══ COLLECTED MATERIAL ══

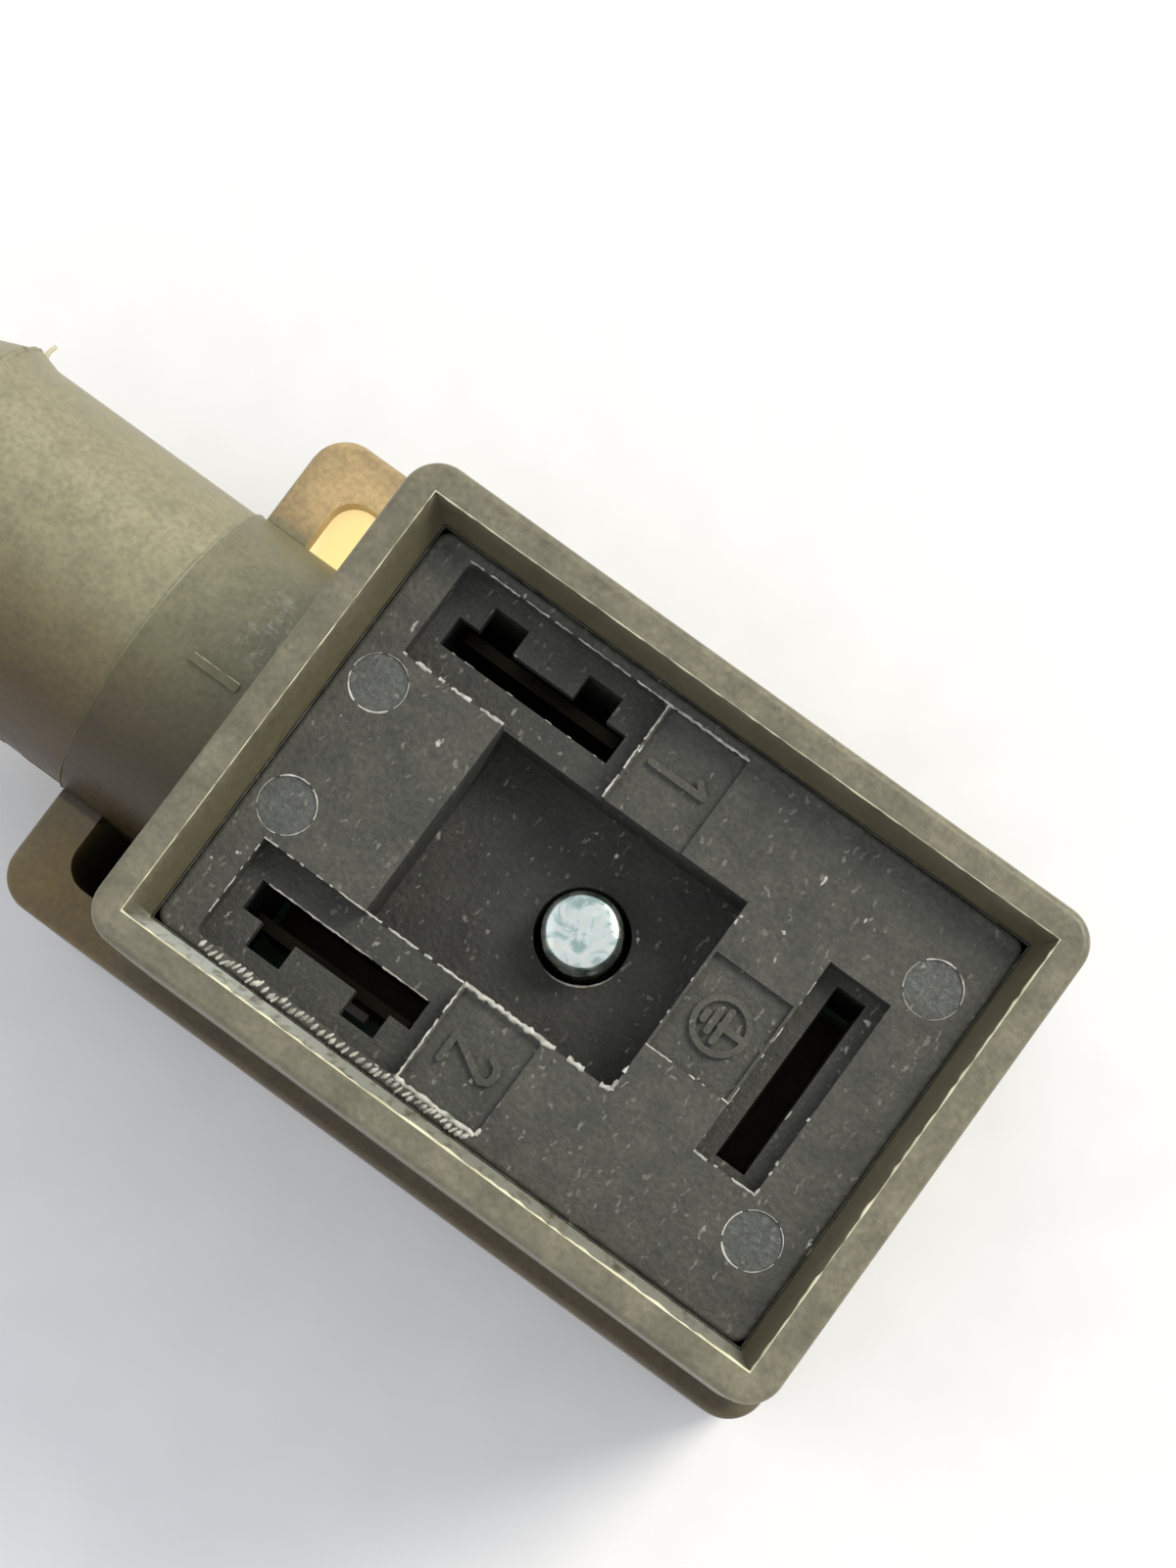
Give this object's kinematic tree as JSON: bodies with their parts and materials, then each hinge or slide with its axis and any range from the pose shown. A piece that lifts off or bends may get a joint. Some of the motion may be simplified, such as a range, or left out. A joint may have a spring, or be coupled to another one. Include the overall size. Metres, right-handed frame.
{
  "type": "solenoid valve cable plug",
  "caption": "Rectangular solenoid valve cable plug in smoke translucent plastic, flat blade sockets, captive fixing screw and cable neck with gland.",
  "frame": {"origin": "on the fixing screw's axis, in the plane of the rim that seats on the coil", "axes": "+Z out of the contact face towards the coil, +X away from the cable, cable neck towards -X"},
  "size_m": [0.0519, 0.0218, 0.027],
  "materials": {
    "smoke_plastic": "translucent, satin moulded",
    "carrier_plastic": "matte, dusty",
    "washer_plastic": "natural nylon",
    "grommet_rubber": "matte",
    "zinc_plated_steel": "bright zinc plated",
    "tinned_brass": "tin plated",
    "tinned_bronze": "tin plated",
    "board_laminate": "solder mask",
    "led_epoxy": "clear tinted epoxy",
    "varistor_coating": "dipped coating",
    "resistor_body": "lacquered"
  },
  "bodies": {
    "housing": {"housing": "smoke_plastic", "cable_grommet": "grommet_rubber"},
    "gland_set": {"thrust_washer": "washer_plastic"},
    "gland": {"gland_screw": "smoke_plastic"},
    "carrier": {"contact_carrier": "carrier_plastic", "circuit_board": "board_laminate", "indicator_led": "led_epoxy", "varistor": "varistor_coating", "series_resistor": "resistor_body", "board_tabs": "tinned_bronze", "live_1_contact": "tinned_brass", "live_2_contact": "tinned_brass", "earth_contact": "tinned_brass"},
    "screw_set": {"screw_seal": "grommet_rubber"},
    "screw": {"fixing_screw": "zinc_plated_steel"},
    "live_1_clamp": {"live_1_clamp_plate": "zinc_plated_steel"},
    "live_1_screw": {"live_1_terminal_screw": "zinc_plated_steel"},
    "live_2_clamp": {"live_2_clamp_plate": "zinc_plated_steel"},
    "live_2_screw": {"live_2_terminal_screw": "zinc_plated_steel"},
    "earth_clamp": {"earth_clamp_plate": "zinc_plated_steel"},
    "earth_screw": {"earth_terminal_screw": "zinc_plated_steel"}
  },
  "joints": [
    {"name": "carrier_slide", "type": "slide", "parent": "housing", "child": "carrier", "axis": [0, 0, 1], "range_m": [0, 0.024]},
    {"name": "screw_play", "type": "slide", "parent": "housing", "child": "screw_set", "axis": [0, 0, 1], "range_m": [0, 0.0034]},
    {"name": "screw_turn", "type": "hinge", "parent": "screw_set", "child": "screw", "pos_m": [0, 0, -0.0258], "axis": [0, 0, 1], "continuous": true},
    {"name": "gland_feed", "type": "slide", "parent": "housing", "child": "gland_set", "axis": [-1, 0, 0], "range_m": [0, 0.004]},
    {"name": "gland_turn", "type": "hinge", "parent": "gland_set", "child": "gland", "pos_m": [-0.0302, 0, -0.0135], "axis": [-1, 0, 0], "range_deg": [0, 1440]},
    {"name": "live_1_clamp_feed", "type": "slide", "parent": "carrier", "child": "live_1_clamp", "axis": [0, 0, 1], "range_m": [0, 0.0018]},
    {"name": "live_1_screw_turn", "type": "hinge", "parent": "live_1_clamp", "child": "live_1_screw", "pos_m": [-0.00635, 0.0055, -0.0215], "axis": [0, 0, 1], "range_deg": [0, 1440]},
    {"name": "live_2_clamp_feed", "type": "slide", "parent": "carrier", "child": "live_2_clamp", "axis": [0, 0, 1], "range_m": [0, 0.0018]},
    {"name": "live_2_screw_turn", "type": "hinge", "parent": "live_2_clamp", "child": "live_2_screw", "pos_m": [-0.00635, -0.0055, -0.0215], "axis": [0, 0, 1], "range_deg": [0, 1440]},
    {"name": "earth_clamp_feed", "type": "slide", "parent": "carrier", "child": "earth_clamp", "axis": [0, 0, 1], "range_m": [0, 0.0018]},
    {"name": "earth_screw_turn", "type": "hinge", "parent": "earth_clamp", "child": "earth_screw", "pos_m": [0.0089, 0, -0.0215], "axis": [0, 0, 1], "range_deg": [0, 1440]}
  ],
  "couplings": [
    {"joint": "gland_turn", "follows": "gland_feed", "rad_per_m": 6283.2},
    {"joint": "live_1_screw_turn", "follows": "live_1_clamp_feed", "rad_per_m": 13963},
    {"joint": "live_2_screw_turn", "follows": "live_2_clamp_feed", "rad_per_m": 13963},
    {"joint": "earth_screw_turn", "follows": "earth_clamp_feed", "rad_per_m": 13963}
  ]
}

═══

*WRITTEN EXERCISE*. Repeat the listing above without any change.

*IN RESPONSE*.
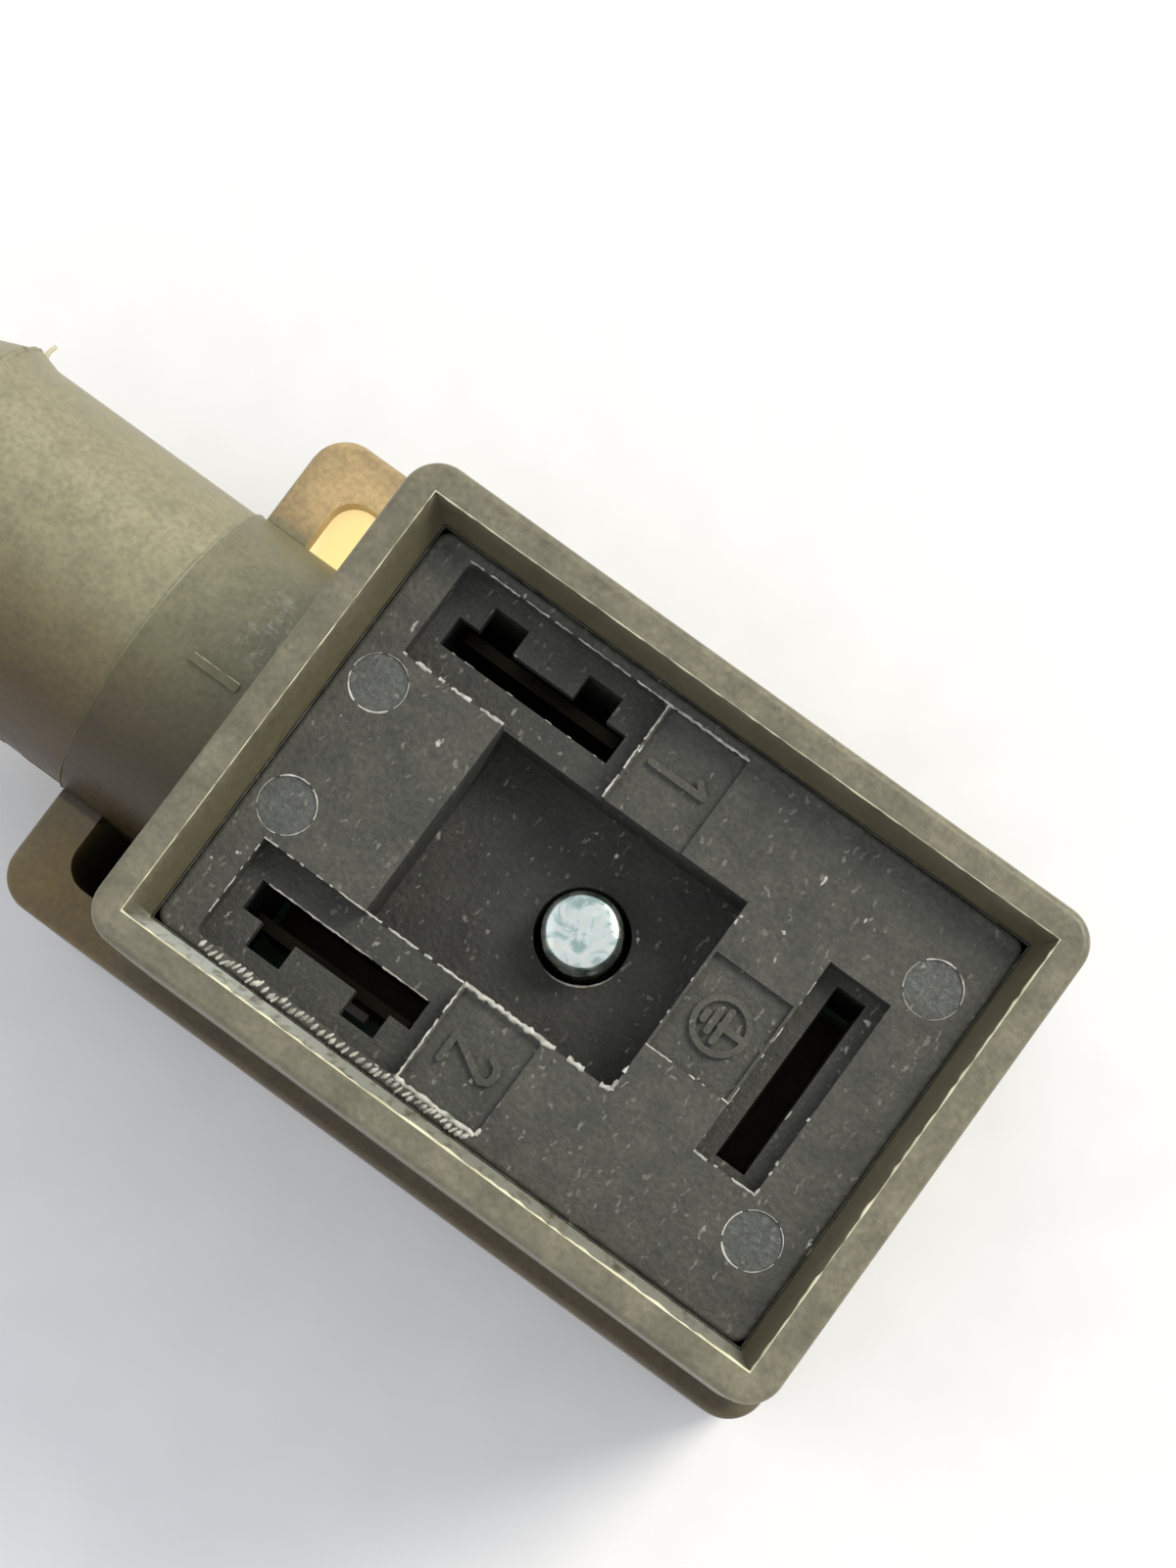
Give this object's kinematic tree as JSON: bodies with their parts and materials, then each hinge or slide with its axis and any range from the pose shown. A piece that lifts off or bends may get a joint. Some of the motion may be simplified, such as a range, or left out. A joint may have a spring, or be coupled to another one. Include the overall size. Metres, right-handed frame.
{
  "type": "solenoid valve cable plug",
  "caption": "Rectangular solenoid valve cable plug in smoke translucent plastic, flat blade sockets, captive fixing screw and cable neck with gland.",
  "frame": {"origin": "on the fixing screw's axis, in the plane of the rim that seats on the coil", "axes": "+Z out of the contact face towards the coil, +X away from the cable, cable neck towards -X"},
  "size_m": [0.0519, 0.0218, 0.027],
  "materials": {
    "smoke_plastic": "translucent, satin moulded",
    "carrier_plastic": "matte, dusty",
    "washer_plastic": "natural nylon",
    "grommet_rubber": "matte",
    "zinc_plated_steel": "bright zinc plated",
    "tinned_brass": "tin plated",
    "tinned_bronze": "tin plated",
    "board_laminate": "solder mask",
    "led_epoxy": "clear tinted epoxy",
    "varistor_coating": "dipped coating",
    "resistor_body": "lacquered"
  },
  "bodies": {
    "housing": {"housing": "smoke_plastic", "cable_grommet": "grommet_rubber"},
    "gland_set": {"thrust_washer": "washer_plastic"},
    "gland": {"gland_screw": "smoke_plastic"},
    "carrier": {"contact_carrier": "carrier_plastic", "circuit_board": "board_laminate", "indicator_led": "led_epoxy", "varistor": "varistor_coating", "series_resistor": "resistor_body", "board_tabs": "tinned_bronze", "live_1_contact": "tinned_brass", "live_2_contact": "tinned_brass", "earth_contact": "tinned_brass"},
    "screw_set": {"screw_seal": "grommet_rubber"},
    "screw": {"fixing_screw": "zinc_plated_steel"},
    "live_1_clamp": {"live_1_clamp_plate": "zinc_plated_steel"},
    "live_1_screw": {"live_1_terminal_screw": "zinc_plated_steel"},
    "live_2_clamp": {"live_2_clamp_plate": "zinc_plated_steel"},
    "live_2_screw": {"live_2_terminal_screw": "zinc_plated_steel"},
    "earth_clamp": {"earth_clamp_plate": "zinc_plated_steel"},
    "earth_screw": {"earth_terminal_screw": "zinc_plated_steel"}
  },
  "joints": [
    {"name": "carrier_slide", "type": "slide", "parent": "housing", "child": "carrier", "axis": [0, 0, 1], "range_m": [0, 0.024]},
    {"name": "screw_play", "type": "slide", "parent": "housing", "child": "screw_set", "axis": [0, 0, 1], "range_m": [0, 0.0034]},
    {"name": "screw_turn", "type": "hinge", "parent": "screw_set", "child": "screw", "pos_m": [0, 0, -0.0258], "axis": [0, 0, 1], "continuous": true},
    {"name": "gland_feed", "type": "slide", "parent": "housing", "child": "gland_set", "axis": [-1, 0, 0], "range_m": [0, 0.004]},
    {"name": "gland_turn", "type": "hinge", "parent": "gland_set", "child": "gland", "pos_m": [-0.0302, 0, -0.0135], "axis": [-1, 0, 0], "range_deg": [0, 1440]},
    {"name": "live_1_clamp_feed", "type": "slide", "parent": "carrier", "child": "live_1_clamp", "axis": [0, 0, 1], "range_m": [0, 0.0018]},
    {"name": "live_1_screw_turn", "type": "hinge", "parent": "live_1_clamp", "child": "live_1_screw", "pos_m": [-0.00635, 0.0055, -0.0215], "axis": [0, 0, 1], "range_deg": [0, 1440]},
    {"name": "live_2_clamp_feed", "type": "slide", "parent": "carrier", "child": "live_2_clamp", "axis": [0, 0, 1], "range_m": [0, 0.0018]},
    {"name": "live_2_screw_turn", "type": "hinge", "parent": "live_2_clamp", "child": "live_2_screw", "pos_m": [-0.00635, -0.0055, -0.0215], "axis": [0, 0, 1], "range_deg": [0, 1440]},
    {"name": "earth_clamp_feed", "type": "slide", "parent": "carrier", "child": "earth_clamp", "axis": [0, 0, 1], "range_m": [0, 0.0018]},
    {"name": "earth_screw_turn", "type": "hinge", "parent": "earth_clamp", "child": "earth_screw", "pos_m": [0.0089, 0, -0.0215], "axis": [0, 0, 1], "range_deg": [0, 1440]}
  ],
  "couplings": [
    {"joint": "gland_turn", "follows": "gland_feed", "rad_per_m": 6283.2},
    {"joint": "live_1_screw_turn", "follows": "live_1_clamp_feed", "rad_per_m": 13963},
    {"joint": "live_2_screw_turn", "follows": "live_2_clamp_feed", "rad_per_m": 13963},
    {"joint": "earth_screw_turn", "follows": "earth_clamp_feed", "rad_per_m": 13963}
  ]
}